A complete circuit model for terahertz spoof surface plasmon polariton waveguides for ultrafast and accurate synthesis of terahertz integrated circuits

Official URL: https://dx.doi.org/10.1109/ACCESS.2025.3582843

The increasing demand for ultra-wideband wireless communications has pushed requirements of integrated circuits (ICs) to terahertz band. Operation in the terahertz band requires ultra-high efficiency for all the building blocks in ICs; however, the conventional passive components prevent achieving desired output power levels. Moreover, these components also strongly impede the synthesis of ICs as the design flow requires an enormous number of full-wave analyses. In this paper, we present the first-ever, complete, closed form, theoretical model for Terahertz Spoof Surface Plasmon Polariton Waveguides (THz-SSPP WGs), which hold the record for the lowest loss performance among all the planar waveguides at 0.3 THz. The electromagnetic field distribution around the THz-SSPP WG is non-uniform that even makes the solution of the problem of a nonlinear differential equation of multiple variables even more challenging.

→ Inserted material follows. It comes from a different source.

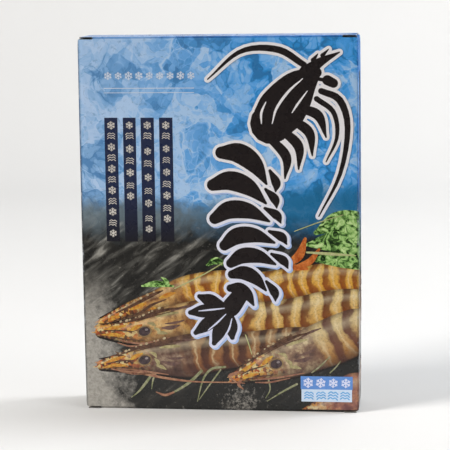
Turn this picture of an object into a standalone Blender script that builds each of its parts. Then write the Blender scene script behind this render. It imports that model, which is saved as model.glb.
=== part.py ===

Because the guided-wavenumber is non-linear because of the dispersive behavior of the waveguide and the field distribution, hence the boundary conditions depend on all the corrugation dimensions, substrate thickness, and material properties. The proposed model is the first complete closed-form model not only among all THz-SSPP WGs, but also any single conductor planar waveguide. The proposed model illustrates the behavior of the confined and propagated electromagnetic wave around the THz-SSPP WGs, where the field distribution pattern changes as any of the waveguide parameter changes in contrast with any conventional waveguide with a ground.